At the center of this book is Race. It is not about the American history of race relations, but about the self-inflicted human tragedy of separation and torment based on no more than race. It is not about sweeping polemics or posturing romantic characters. Rather it is about imperfectly decent people doing what they can in an exceptionally hazardous time and place and among other people who are mostly neither good nor bad but both things, often simultaneously.

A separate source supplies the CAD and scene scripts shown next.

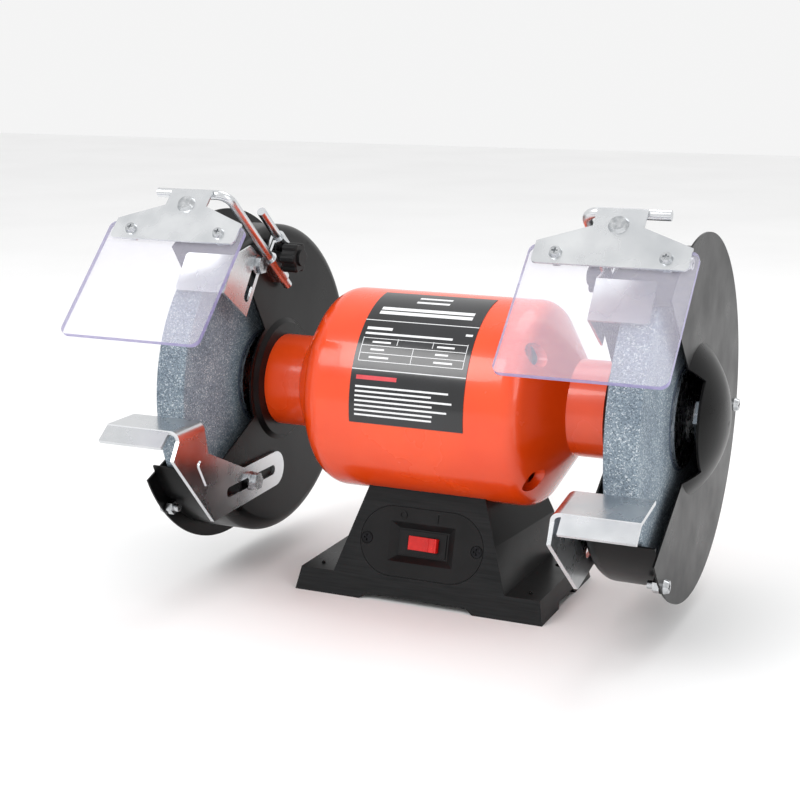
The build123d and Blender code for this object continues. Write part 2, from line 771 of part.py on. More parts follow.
def tool_rest():
    """One bent sheet: slotted arm beside the guard, table in front of the wheel, and a down-turned lip."""
    bend = 6.0
    arm_top = rest_top - bend
    arm_middle = rest_bolt[1]
    half_arm = 11.7
    outer_x = rest_x + rest_width
    lip_angle = radians(39)
    lip = 12.8
    with BuildPart() as rest:
        with BuildSketch(Plane.YZ.offset(rest_x)):
            with BuildLine():
                Polyline((rest_front, arm_top), (rest_back, arm_top), (-103.0, -27.0), (-59.7, -47.0),
                         (-17.5, arm_middle + half_arm))
                ThreePointArc((-17.5, arm_middle + half_arm), (-17.5 + half_arm, arm_middle),
                              (-17.5, arm_middle - half_arm))
                Polyline((-17.5, arm_middle - half_arm), (-98.5, -72.3), (-143.0, -22.5),
                         (rest_front, arm_top))
            make_face()
            with Locations((-50.0, arm_middle)):
                SlotCenterToCenter(57.0, 2 * slot_half_width, mode=Mode.SUBTRACT)
        extrude(amount=rest_sheet)
        # table with its rolled edge down to the arm
        with BuildSketch(Plane.XZ.offset(-rest_back)):
            with BuildLine():
                Polyline((rest_x + rest_sheet, arm_top), (rest_x, arm_top))
                RadiusArc((rest_x, arm_top), (rest_x + bend, rest_top), bend)
                Polyline((rest_x + bend, rest_top), (outer_x, rest_top), (outer_x, rest_top - rest_sheet),
                         (rest_x + bend, rest_top - rest_sheet))
                RadiusArc((rest_x + bend, rest_top - rest_sheet), (rest_x + rest_sheet, arm_top),
                          -(bend - rest_sheet))
            make_face()
        extrude(amount=rest_back - rest_front)
        # lip
        run, fall = lip * cos(lip_angle), lip * sin(lip_angle)
        with BuildSketch(Plane.YZ.offset(rest_x + 7.0)):
            Polygon((rest_front + 0.9, rest_top), (rest_front - run, rest_top - fall),
                    (rest_front - run + rest_sheet * sin(lip_angle),
                     rest_top - fall - rest_sheet * cos(lip_angle)),
                    (rest_front + 0.9, rest_top - rest_sheet), align=None)
        extrude(amount=rest_width - 7.0)
        # pressed rib that stiffens the arm under the table
        with BuildSketch(Plane.YZ.offset(rest_x)):
            with Locations(Location((-110.0, -38.0, 0), (0, 0, 1), -60)):
                SlotOverall(20, 6)
        extrude(amount=-1.0, taper=40)
    return rest.part


def arrestor_frame():
    """Unit vectors of the spark arrestor: up its front plate, and back along its side."""
    a = radians(arrestor_lean)
    return (cos(a), sin(a)), (sin(a), -cos(a))


def arrestor_point(up, back):
    u, v = arrestor_frame()
    return (arrestor_corner[0] + up * u[0] + back * v[0], arrestor_corner[1] + up * u[1] + back * v[1])


def arrestor_bolt_place():
    return arrestor_point(arrestor_bolt_at, arrestor_slot_depth)


def spark_arrestor():
    """Bent sheet: a plate across the wheel and a slotted side against the guard."""
    side_x = guard_face_x - 0.1 - arrestor_sheet
    first, last = (arrestor_point(at, arrestor_slot_depth) for at in arrestor_slot)
    middle = ((first[0] + last[0]) / 2, (first[1] + last[1]) / 2)
    with BuildPart() as arrestor:
        with BuildSketch(Plane.YZ.offset(side_x)):
            Polygon(arrestor_point(0, 0), arrestor_point(0, arrestor_depth),
                    arrestor_point(41, arrestor_depth), arrestor_point(41, 14),
                    arrestor_point(arrestor_height, 0), align=None)
            with Locations(Location((*middle, 0), (0, 0, 1), arrestor_lean)):
                SlotCenterToCenter(arrestor_slot[1] - arrestor_slot[0], 2 * slot_half_width,
                                   mode=Mode.SUBTRACT)
        extrude(amount=arrestor_sheet)
        with BuildSketch(Plane.YZ.offset(side_x)):
            Polygon(arrestor_point(0, 0), arrestor_point(0, arrestor_sheet),
                    arrestor_point(arrestor_height, arrestor_sheet), arrestor_point(arrestor_height, 0),
                    align=None)
        extrude(amount=arrestor_width)
        far_edges = arrestor.edges().filter_by(lambda e: e.center().X > side_x + arrestor_width - 0.01)
        fillet(far_edges.filter_by(lambda e: e.length < 2), 2.5)
    return arrestor.part


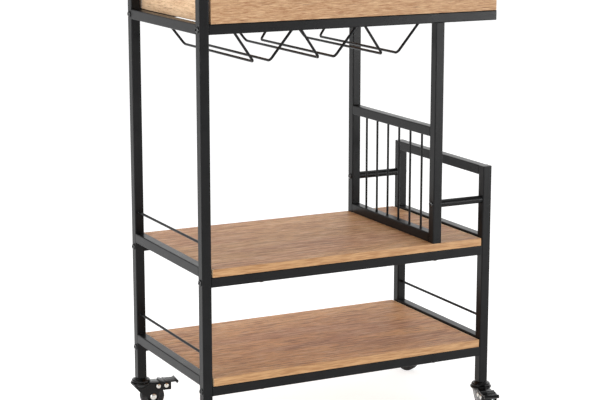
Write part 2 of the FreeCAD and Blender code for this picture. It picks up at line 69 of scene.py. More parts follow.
# ---------------------------------------------------------------- materials
def along(grain, lengthways, crossways):
    """Three factors: one for the axis that the grain runs along, another for the two across it."""
    return [lengthways if axis == grain else crossways for axis in "xyz"]


class Finish:
    """One material, with short calls for the nodes that the finishes here are made of."""

    def __init__(self, name, metallic=0.0, specular=0.5):
        self.material = bpy.data.materials.new(name)
        self.material.use_nodes = True
        self.tree = self.material.node_tree
        self.shader = self.tree.nodes["Principled BSDF"]
        self.shader.inputs["Metallic"].default_value = metallic
        self.shader.inputs["Specular IOR Level"].default_value = specular
        place = self.tree.nodes.new("ShaderNodeTexCoord")
        self.place = self.scaled(place.outputs["Object"], [1 / MM] * 3)   # in millimetres

    def node(self, kind, inputs, output=0, **settings):
        """A new node's output. Each input is a value, or another node's output to link."""
        made = self.tree.nodes.new(kind)
        for key, value in settings.items():
            setattr(made, key, value)
        for key, value in inputs.items():
            if isinstance(value, bpy.types.NodeSocket):
                self.tree.links.new(value, made.inputs[key])
            else:
                made.inputs[key].default_value = value
        return made.outputs[output]

    def scaled(self, vector, factors, offset=(0, 0, 0)):
        """vector times factors, plus offset."""
        inputs = {0: vector, 1: factors, 2: offset}
        return self.node("ShaderNodeVectorMath", inputs, operation="MULTIPLY_ADD")

    def noise(self, factors, detail=2.0, roughness=0.5, offset=(0, 0, 0)):
        """Noise whose features are about 1 / factor mm across: one factor, or one for each axis."""
        if isinstance(factors, float):
            factors = [factors] * 3
        spot = self.scaled(self.place, factors, offset)
        inputs = {"Vector": spot, "Scale": 1.0, "Detail": detail, "Roughness": roughness}
        return self.node("ShaderNodeTexNoise", inputs)

    def maths(self, operation, first, second=0.0):
        return self.node("ShaderNodeMath", {0: first, 1: second}, operation=operation)

    def ranged(self, value, low, high, to_low=0.0, to_high=1.0):
        """value, brought from the range low to high into the range to_low to to_high."""
        inputs = {0: value, 1: low, 2: high, 3: to_low, 4: to_high}
        return self.node("ShaderNodeMapRange", inputs, clamp=True)

    def mixed(self, share, first, second):
        """A colour that goes from first to second as share goes from 0 to 1."""
        inputs = {0: share, 6: first, 7: second}
        return self.node("ShaderNodeMix", inputs, output=2, data_type="RGBA")

    def bump(self, height, depth, strength, under=None):
        inputs = {"Height": height, "Distance": depth, "Strength": strength}
        if under is not None:
            inputs["Normal"] = under
        return self.node("ShaderNodeBump", inputs)

    def done(self, colour, roughness, normal=None):
        """The material, once its colour, roughness and normal are in place."""
        for key, value in (("Base Color", colour), ("Roughness", roughness), ("Normal", normal)):
            if isinstance(value, bpy.types.NodeSocket):
                self.tree.links.new(value, self.shader.inputs[key])
            elif value is not None:
                self.shader.inputs[key].default_value = value
        return self.material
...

Jerry Donellon’s fictitious Company has been grafted on to the real CSA unit known to history as “Hood’s Texas Brigade,” following that organization’s truly remarkable military record from September 17, 1862 when the entire command was reported "dead on the field" to April 9, 1865. On the latter date near Appomattox Courthouse, one of the starved and bloodied survivors called out to his chief who had just signed the surrender, "Say the word, General, and we'll whip 'em again!"
The author claims a right to dramatic leeway but tries to maintain a close fidelity to the real-life events and conditions that the soldiers of Hood’s Texas Brigade endured, including movements, battles and even weather. Where a real historical personage (Thomas Jackson, William Barksdale, Robert E. Lee) appears there is always a real contemporary record that the named individual was at that place, at that time, and, in general, doing those things that are described in the otherwise fictitious narrative.